The listing beneath should be written out in full, exactly as shown.

--- start of Supplied data ---

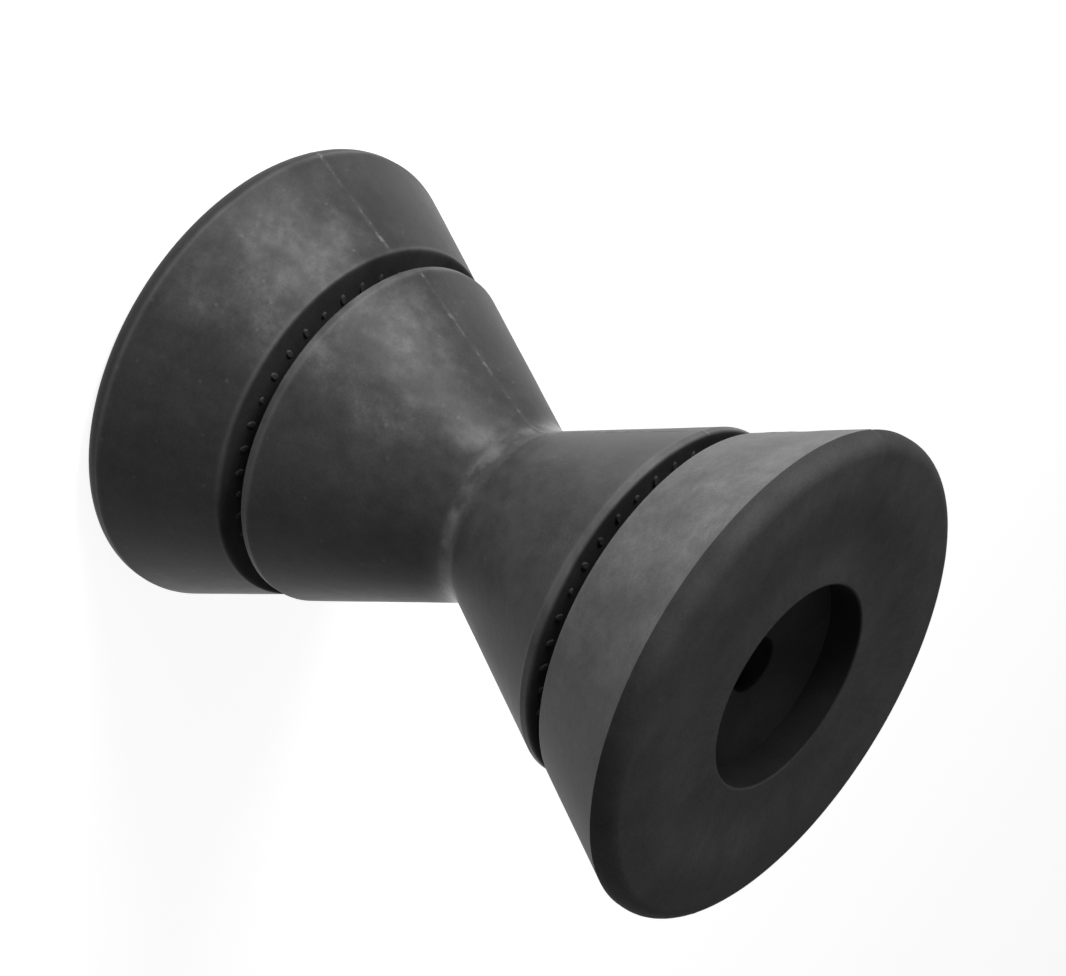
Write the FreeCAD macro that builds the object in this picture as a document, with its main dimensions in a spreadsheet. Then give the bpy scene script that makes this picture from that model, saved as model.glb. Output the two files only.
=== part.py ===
import FreeCAD, Part
import os

import Sketcher

# Boat trailer roller: a waisted centre roller between two flared end bells, all moulded in solid
# rubber and bored for one half-inch shaft. The three pieces share the shaft's axis, which is +Z.
# The origin is the middle of the bore, and the roller stands on the flat face of its lower bell.

# Every size is in millimetres and is taken from the origin or from the axis.
DIMENSIONS = {
    "bore_radius": ("6.85", "shaft bore through all three pieces"),
    "roller_end_height": ("45.2", "flat end of the centre roller"),
    "roller_land_height": ("43.2", "where the cone turns into a straight land at the end"),
    "roller_end_radius": ("44.3", "land at each end of the centre roller"),
    "roller_edge_round": ("0.6", "rounded lip between the land and the flat end"),
    "waist_corner_radius": ("22.4", "radius where the two cones would cross"),
    "waist_round": ("9.0", "hollow round that joins the two cones"),
    "hub_radius": ("16.0", "hub that spaces a bell off the centre roller"),
    "hub_end_height": ("45.5", "end of the hub, 0.3 mm clear of the centre roller"),
    "bell_inner_height": ("50.6", "inner face of a bell"),
    "bell_inner_radius": ("46.3", "small end of a bell"),
    "bell_edge_round": ("0.7", "rounded edge at the small end of a bell"),
    "bell_face_height": ("83.5", "flat outer face of a bell"),
    "rim_radius": ("60.0", "rim of a bell"),
    "rim_land_height": ("77.5", "where the cone turns into a straight land at the rim"),
    "rim_round": ("4.0", "rounded edge between the land and the outer face"),
    "recess_radius": ("25.2", "recess in the outer face"),
    "recess_wall_floor": ("74.3", "recess floor at its wall"),
    "recess_bore_floor": ("72.4", "recess floor at the bore, which it dips towards"),
    "recess_edge_round": ("0.5", "rounded edge around the recess"),
}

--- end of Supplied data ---

= Answer in full =
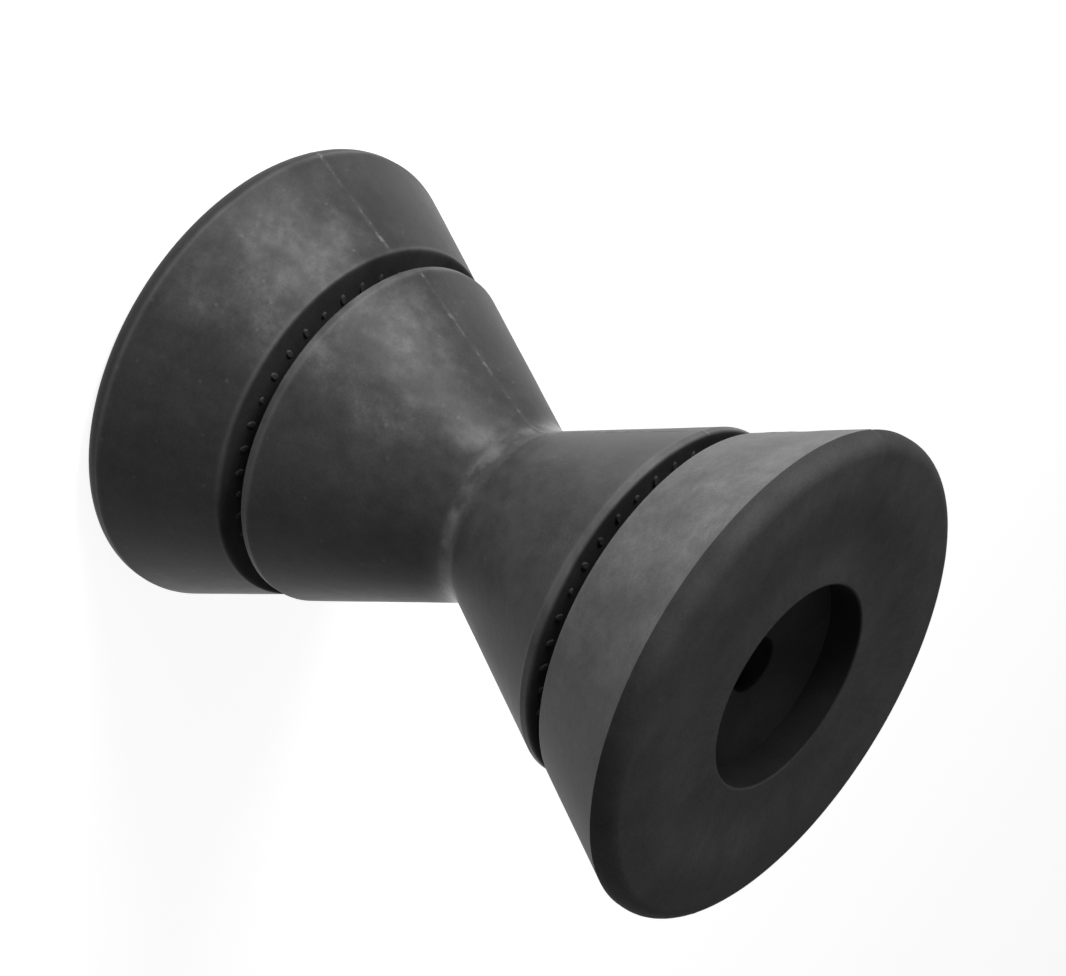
Write the FreeCAD macro that builds the object in this picture as a document, with its main dimensions in a spreadsheet. Then give the bpy scene script that makes this picture from that model, saved as model.glb. Output the two files only.
=== part.py ===
import FreeCAD, Part
import os

import Sketcher

# Boat trailer roller: a waisted centre roller between two flared end bells, all moulded in solid
# rubber and bored for one half-inch shaft. The three pieces share the shaft's axis, which is +Z.
# The origin is the middle of the bore, and the roller stands on the flat face of its lower bell.

# Every size is in millimetres and is taken from the origin or from the axis.
DIMENSIONS = {
    "bore_radius": ("6.85", "shaft bore through all three pieces"),
    "roller_end_height": ("45.2", "flat end of the centre roller"),
    "roller_land_height": ("43.2", "where the cone turns into a straight land at the end"),
    "roller_end_radius": ("44.3", "land at each end of the centre roller"),
    "roller_edge_round": ("0.6", "rounded lip between the land and the flat end"),
    "waist_corner_radius": ("22.4", "radius where the two cones would cross"),
    "waist_round": ("9.0", "hollow round that joins the two cones"),
    "hub_radius": ("16.0", "hub that spaces a bell off the centre roller"),
    "hub_end_height": ("45.5", "end of the hub, 0.3 mm clear of the centre roller"),
    "bell_inner_height": ("50.6", "inner face of a bell"),
    "bell_inner_radius": ("46.3", "small end of a bell"),
    "bell_edge_round": ("0.7", "rounded edge at the small end of a bell"),
    "bell_face_height": ("83.5", "flat outer face of a bell"),
    "rim_radius": ("60.0", "rim of a bell"),
    "rim_land_height": ("77.5", "where the cone turns into a straight land at the rim"),
    "rim_round": ("4.0", "rounded edge between the land and the outer face"),
    "recess_radius": ("25.2", "recess in the outer face"),
    "recess_wall_floor": ("74.3", "recess floor at its wall"),
    "recess_bore_floor": ("72.4", "recess floor at the bore, which it dips towards"),
    "recess_edge_round": ("0.5", "rounded edge around the recess"),
}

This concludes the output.